Templates save about 40%, not weeks. Scaffolding is useful; customization still required. Useful for standard workflows, less so for complex cases.

Ask yourself: how standard is our use case? Standard = templates help. Custom = templates are just starting points.

I tested Latenode’s ready-to-use templates extensively, and I want to give you the practical breakdown because the marketing language really doesn’t match reality in a useful way.

The templates come with the workflow structure completely built out, all integrations pre-configured, and the core logic already in place. If your use case matches the template closely, you literally just plug in credentials and data sources. That part actually is hours of work instead of days.

But here’s what actually happens for most real implementations: your data structure is slightly different, your specific business rules don’t perfectly match, or you need to integrate one additional system the template didn’t anticipate. At that point, you’re customizing, not just deploying.

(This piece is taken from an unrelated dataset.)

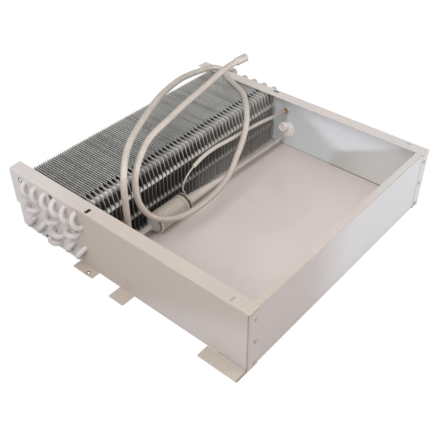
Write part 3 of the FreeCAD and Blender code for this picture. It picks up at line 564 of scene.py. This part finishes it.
# One fin: a thin sheet across the tubes, with a rounded top corner at the front
def finSheet(bm, x, front, corner, lean):
    foot, head, rear = finRanks["foot"], finRanks["head"], finRanks["rear"]
    (nestY, nestZ), reach = finRanks["nestCentre"], finRanks["nestRadius"]
    outline = [(front, foot)]
    # Round cut in which the accumulator lies
    if finRanks["nestLeft"] < x < finRanks["nestRight"] and front < nestY + reach:
        low = math.asin((foot - nestZ) / reach)
        high = math.acos((front - nestY) / reach)
        turns = [high + (low - high) * i / finRanks["nestSteps"] for i in range(finRanks["nestSteps"] + 1)]
        outline = [(nestY + reach * math.cos(turn), nestZ + reach * math.sin(turn)) for turn in turns]
    outline += [(rear, foot), (rear, head)]
    cornerY, cornerZ = front + lean + corner, head - corner
    slope = math.atan2(lean, cornerZ - finRanks["leanFoot"])
    for i in range(finRanks["cornerSteps"] + 1):
        turn = math.pi / 2 + i * (math.pi / 2 - slope) / finRanks["cornerSteps"]
        outline.append((cornerY + corner * math.cos(turn), cornerZ + corner * math.sin(turn)))
    if lean:
        outline.append((front, finRanks["leanFoot"]))
    face = bm.faces.new([bm.verts.new((x, y, z)) for y, z in outline])
    made = bmesh.ops.extrude_face_region(bm, geom=[face])["geom"]
    bmesh.ops.translate(bm, verts=vertsOf(made), vec=(finRanks["gauge"], 0, 0))


# Collar drawn up from the fin round each tube
def finCollar(bm, x, y, z):
    bmesh.ops.create_cone(
        bm, cap_ends=False, segments=finRanks["collarSides"], depth=finRanks["collar"],
        radius1=coil["radius"] + finRanks["collarFoot"], radius2=coil["radius"] + finRanks["collarHead"],
        matrix=Matrix.Translation((x + finRanks["collar"] / 2, y, z)) @ Matrix.Rotation(math.pi / 2, 4, "Y"))


def finRank(name, count, shift, front, corner, lean):
    bm = bmesh.new()
    start = -(finRanks["count"] - 1) * finRanks["pitch"] / 2 + shift
    tubes = [tubeAt(row + 1, column + 1) for row in range(coil["rows"]) for column in range(coil["columns"])]
    for i in range(count):
        x = start + i * finRanks["pitch"]
        finSheet(bm, x - finRanks["gauge"] / 2, front, corner, lean)
        for y, z in tubes:
            if y > front + coil["radius"]:
                finCollar(bm, x, y, z)
    stock = finStock(name + " fin stock", front, corner, lean)
    finishPiece(name + "Fins", bm, stock, [name + "_fins"], 30)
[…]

That said, the starting point matters enormously. You’re not designing architecture or figuring out integration patterns—that’s all solved. You’re just adapting an existing, working solution to your specifics. That’s fundamentally less work than building custom.

For our ROI-focused workflows, the templates gave us the metric calculation structure and data flow patterns we’d need anyway. We saved maybe 40-50% of development time by not rebuilding that infrastructure. For simpler use cases, the savings are higher—maybe 60-70%.

For your three-department rollout, that compounds into real time savings. First department might take 2-3 days with substantial customization. Second and third departments benefit from institutional knowledge, so they’re faster. But even first-pass, templates get you moving.

I’d honestly answer your realistic question like this: templates save meaningful time, but not the “weeks instead of hours” framing. More like “hours instead of days,” and that’s still valuable when you’re scaling across departments.

Run the first implementation with a template and track your actual customization time. That gives you accurate data for planning the rest.